Effect of Mn and heat treatment on improvements in static strength and low-cycle fatigue life of an Al–Si–Cu–Mg alloy

Abstract

Tensile and low cyclic fatigue properties were used to assess the influence of Mn additions and heat treatment on the performance of the Al–7Si–1Cu–0.5Mg (wt%) alloy. As a reference, the Mn-free base and the currently used automotive alloys A380 and A319 were used.
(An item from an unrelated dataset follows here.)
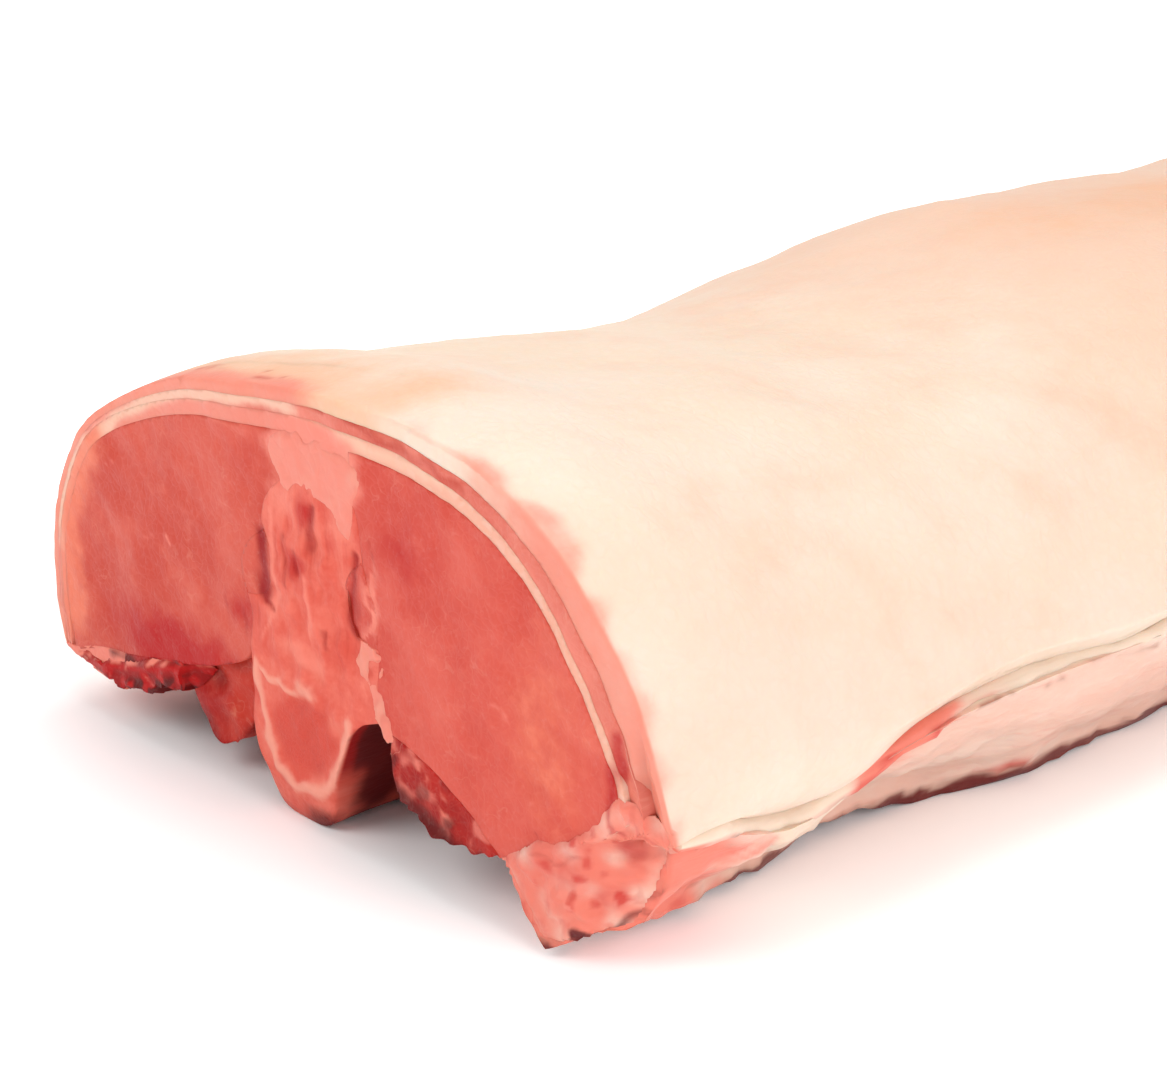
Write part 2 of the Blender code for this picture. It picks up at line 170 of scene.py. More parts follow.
TABLE_GLOW = 0.32
bpy.ops.object.select_all(action="DESELECT")
bpy.ops.mesh.primitive_plane_add(size=40, location=(0, 0, -0.0003))
table = bpy.context.active_object
table.name = "table"
table_finish, table_shader, table_places = new_finish("white table", {
    "Base Color": (0.96, 0.955, 0.95, 1),
    "Roughness": 0.7,
    "Specular IOR Level": 0.1,
    "Emission Strength": 1.0,
})
around_meat = table_places.node("ShaderNodeMapping", {
    "Vector": table_places,
    "Location": (0.16, 0.0, 0.0),
    "Scale": (2.0, 1.25, 0.0),
})
nearness = around_meat.node(
    "ShaderNodeTexGradient", {"Vector": around_meat}, {"gradient_type": "SPHERICAL"}, output="Fac")
glow = (1.0 - nearness.step(0.42, 0.7)) * TABLE_GLOW
glow.tree.links.new(glow.socket, table_shader.inputs["Emission Color"])
table.data.materials.append(table_finish)

studio = bpy.data.worlds.new("studio")
studio.use_nodes = True
studio.node_tree.nodes["Background"].inputs["Color"].default_value = (1, 1, 1, 1)
studio.node_tree.nodes["Background"].inputs["Strength"].default_value = 0.66
bpy.context.scene.world = studio
bpy.context.scene.view_settings.view_transform = "Standard"

LAMP_AIM = Vector((0, -0.1, 0.05))
for lamp_name, lamp_place, lamp_size, lamp_power in (
    ("overhead lamp", (-0.25, 0.15, 1.5), 1.3, 11),
    ("front lamp", (-0.2, -1.4, 1.2), 1.0, 9.3),
    ("side lamp", (1.6, -0.3, 0.9), 1.2, 11.4),
):
    lamp_data = bpy.data.lights.new(lamp_name, "AREA")
    lamp_data.shape = "DISK"
    lamp_data.size = lamp_size
    lamp_data.energy = lamp_power
    lamp = bpy.data.objects.new(lamp_name, lamp_data)
    lamp.location = lamp_place
    lamp.rotation_euler = (LAMP_AIM - lamp.location).to_track_quat("-Z", "Y").to_euler()
    bpy.context.scene.collection.objects.link(lamp)


# Loin eyes. The two large round muscles, one each side of the backbone, sawn straight across their grain,
# with a fine net of pale tissue between their bundles of fibres. They are rounded copies of their solids,
# and their sawn faces carry low relief. Meshes are in millimetres from here on, and finishes in metres.
MM = 0.001
FRONT, BACK = -250.0, 250.0
# The lower right corner of the front cut lies this far back
SET_BACK = 14
# The solids are 0.3 apart, and each wall is filled out by this much, so that neighbours touch
FILL_OUT = 0.55
HARD_EDGE = math.radians(52)
SHADED_EDGE = math.radians(42)


def pick(piece):
    """Makes a piece the only selected object, and the active one."""
    bpy.ops.object.select_all(action="DESELECT")
    bpy.context.view_layer.objects.active = piece
    piece.select_set(True)


def edit(kind):
    """Starts to edit the active piece by its points, edges or faces."""
    bpy.ops.object.mode_set(mode="EDIT")
    bpy.ops.mesh.select_mode(type=kind)


def stop_edit():
    bpy.ops.object.mode_set(mode="OBJECT")


def pick_nothing(kind):
    """Leaves nothing of the active piece selected, ready to select its points, edges or faces in code."""
    edit(kind)
    bpy.ops.mesh.select_all(action="DESELECT")
    stop_edit()


def pick_borders():
    """Selects only the open borders of the piece that is being edited."""
    bpy.ops.mesh.select_all(action="DESELECT")
    bpy.ops.mesh.select_non_manifold(extend=False, use_wire=False, use_boundary=True,
                                     use_multi_face=False, use_non_contiguous=False, use_verts=False)


def join_faces(node, name):
    """A new piece from a solid's mesh, with its triangles merged and joined into four-sided faces."""
    piece = bpy.data.objects.new(name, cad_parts[node].data.copy())
    piece.data.materials.clear()
    bpy.context.scene.collection.objects.link(piece)
    pick(piece)
    edit("FACE")
    bpy.ops.mesh.select_all(action="SELECT")
    bpy.ops.mesh.remove_doubles(threshold=0.02 * MM)
    bpy.ops.mesh.tris_convert_to_quads(face_threshold=math.radians(60), shape_threshold=math.radians(120))
    bpy.ops.mesh.select_all(action="DESELECT")
    stop_edit()
    return piece


def open_ends(piece, reach):
    """Deletes the faces of both cuts. The front one lies up to this far behind the front."""
    for face in piece.data.polygons:
        place = face.center.y / MM
        in_end = place < FRONT + reach + 0.5 or place > BACK - 0.5
        face.select = in_end and abs(face.normal.y) > 0.45
    edit("FACE")
    bpy.ops.mesh.delete(type="FACE")
    stop_edit()


def round_walls(piece, levels):
    """Smooths the walls between their hard edges, and fills them out until neighbours touch."""
    edit("EDGE")
    bpy.ops.mesh.select_all(action="DESELECT")
    bpy.ops.mesh.edges_select_sharp(sharpness=HARD_EDGE)
    bpy.ops.transform.edge_crease(value=1)
    stop_edit()
    smooth = piece.modifiers.new("smooth walls", "SUBSURF")
    smooth.levels = smooth.render_levels = levels
    bpy.ops.object.modifier_apply(modifier=smooth.name)
    fill = piece.modifiers.new("fill out", "DISPLACE")
    fill.strength = FILL_OUT * MM
    fill.mid_level = 0
    bpy.ops.object.modifier_apply(modifier=fill.name)


def close_ends(piece):
    """Closes both ends with a sawn face each, which has many corners, and marks it by its material slot."""
    edit("EDGE")
    pick_borders()
    bpy.ops.mesh.edge_face_add()
    stop_edit()
    piece.data.materials.append(None)
    piece.data.materials.append(None)
    for face in piece.data.polygons:
        face.material_index = 1 if len(face.vertices) > 8 else 0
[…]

In the as-cast state, the Mn-modified alloy consisted of the α-Al, eutectic Si, and Cu- and Mg-based phases including Al2.8Cu, Al14.9SiCu4.9 and Al13.8Si4.5CuMg4. In addition, the Mn-rich phases of Al59.2Si9.2CuFe3.4Mn6.3, and Al26Si4.1Cu1.1MgFe1.4Mn2.6 were present after casting. During solution treatment, Cu-based phases were completely dissolved, while the eutectic Si and Mg-rich phases experienced partial dissolution. Some of the Mn-rich phases were partially dissolved while the Al59.2Si9.2CuFe3.4Mn6.3 compound transformed to Al15(FeMn)3(Si)2. The Mn-modified alloy after T6 heat treatment achieved an elongation of 13.5% with an ultimate tensile strength of 355MPa, which is ~18MPa higher than the Mn-free base and ~30% higher than the A319 alloy after similar heat treatment. The fatigue life of the Mn-modified alloy was also substantially longer than that of the reference base and the A319 grade. After failure, the Mn-modified alloy exhibited ductile fracture with major cracks propagated through inter-dendritic regions of the primary Al-phase with fragmented intermetallics. It is believed that the Mn-rich dispersoid precipitates, formed as a result of T6 heat treatment, improved performance of the Mn-modified alloy.